In [86]:
import glob
import os
import numpy as np
import pandas as pd
from math import isnan

from keras.preprocessing import sequence
from keras import Sequential
from keras.layers import Embedding, LSTM, Dense, Dropout

from sklearn.model_selection import train_test_split

from spacy.lang.en import English

In [2]:
def gather_data(filenames):
    df = pd.read_excel(filenames[0])
    for i in range(1,len(filenames)):
        filename = filenames[i]
        df = pd.concat([df, pd.read_excel(filename)], sort=False)
    return df

In [3]:
# Create a Tokenizer with the default settings for English
# including punctuation rules and exceptions
nlp = English()
tokenizer = nlp.Defaults.create_tokenizer(nlp)

In [87]:
# filenames = ['paragraphs_encoded_1.xlsx', 'paragraphs_encoded_2.xlsx']
filenames = glob.glob("Encoded/*")
df = gather_data(filenames)
text = df.Text.to_list()
encodings = df.Sentiment.to_list()
paragraphs = []
labels = []
words = []
for i in range(len(text)):
    paragraph = text[i]
    if type(paragraph) == str:
        label = encodings[i]
        if not isnan(label):
    #         paragraphs.append(paragraph)
    #         try:
    #             labels.append(int(label))
    #         except:
    #             print(i, paragraph)
            if label != 2.:
                paragraphs.append(paragraph)
                if label == 1. or label == 0.:
                    labels.append(0.)
                elif label == 3. or label == 4.:
                    labels.append(1.)
    #         else:
    #             labels.append(0.5)

In [88]:
frames = [frame for frame in df.Frame.to_list() if type(frame) == str]
print('Frames: {}'.format(len(frames)))
print('Paragraphs: {}'.format(len(paragraphs)))

Frames: 654
Paragraphs: 1011


In [89]:
words = list(set([str(word).lower() for paragraph in paragraphs for word in tokenizer(paragraph) if str(word).isalpha()]))
embedding = {}
reverse = {}
for i in range(len(words)):
    word = words[i]
    number = i + 1
    embedding[word] = number
    reverse[number] = word

In [90]:
embedded_paragraphs = [[embedding[str(token).lower()] for token in tokenizer(paragraph) if str(token).lower().isalpha()] for paragraph in paragraphs]

In [91]:
# label_documents = [3,4,1,1,2,2,2,0,3,2,4,2,1,0,4,0,4,4,1,2,3,0,4,2,4,4,0,0,3,2,4,3,1,2,4,0,1,0,4,4,3,4]
# label_documents = [2,2,0,0,1,1,1,0,2,1,2,1,0,0,2,0,2,2,0,1,2,0,2,1,2,2,0,0,2,1,2,2,0,1,2,0,0,0,2,2,2,2]

In [107]:
X_train, X_test, Y_train, Y_test = train_test_split(embedded_paragraphs, labels, test_size=0.25)

In [108]:
print('Average sentence length: {}'.format(round(sum([len(i) for i in embedded_paragraphs])/len(embedded_paragraphs))))
print('Maximum sentence length: {}'.format(round(max([len(i) for i in embedded_paragraphs]))))

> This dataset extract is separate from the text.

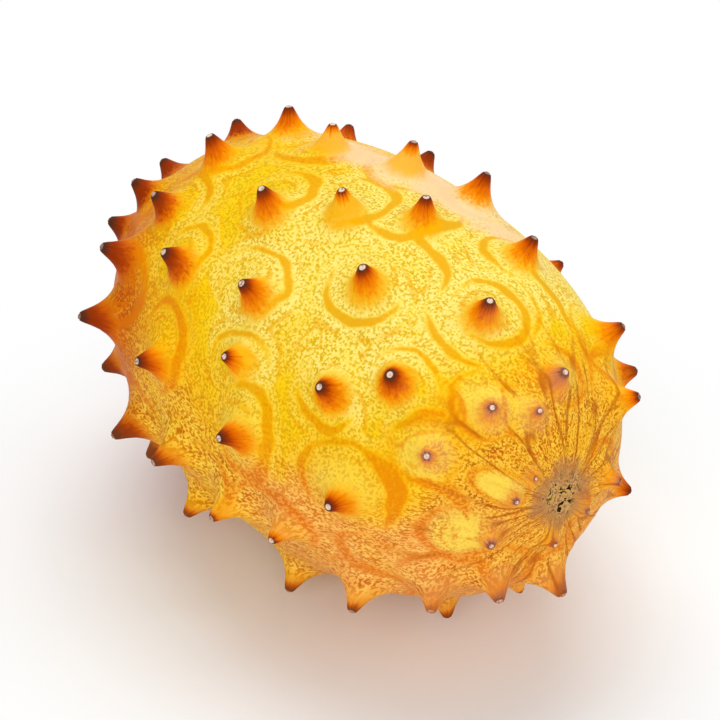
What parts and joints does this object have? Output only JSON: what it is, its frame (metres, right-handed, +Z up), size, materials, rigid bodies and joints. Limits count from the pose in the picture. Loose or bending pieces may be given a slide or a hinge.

Average sentence length: 48
Maximum sentence length: 382


In [109]:
max_words = 100
X_train = sequence.pad_sequences(X_train, maxlen=max_words)
X_test = sequence.pad_sequences(X_test, maxlen=max_words)

In [110]:
units = 200
embedding_size=32
vocabulary_size=len(words)+1
model=Sequential()
model.add(Embedding(vocabulary_size, embedding_size, input_length=max_words))
model.add(LSTM(units, return_sequences=True))
model.add(LSTM(units, return_sequences=True))
model.add(LSTM(units))
model.add(Dense(1, activation='sigmoid'))

print(model.summary())

Model: "sequential_4"
_________________________________________________________________
Layer (type)                 Output Shape              Param #   
embedding_4 (Embedding)      (None, 100, 32)           205600    
_________________________________________________________________
lstm_10 (LSTM)               (None, 100, 200)          186400    
_________________________________________________________________
lstm_11 (LSTM)               (None, 100, 200)          320800    
_________________________________________________________________
lstm_12 (LSTM)               (None, 200)               320800    
_________________________________________________________________
dense_4 (Dense)              (None, 1)                 201       
Total params: 1,033,801
Trainable params: 1,033,801
Non-trainable params: 0
_________________________________________________________________
None


In [111]:
model.compile(loss='binary_crossentropy', 
             optimizer='adam', 
             metrics=['accuracy'])

In [112]:
batch_size = 32
num_epochs = 10

X_valid, y_valid = X_train[:batch_size], Y_train[:batch_size]
X_train2, y_train2 = X_train[batch_size:], Y_train[batch_size:]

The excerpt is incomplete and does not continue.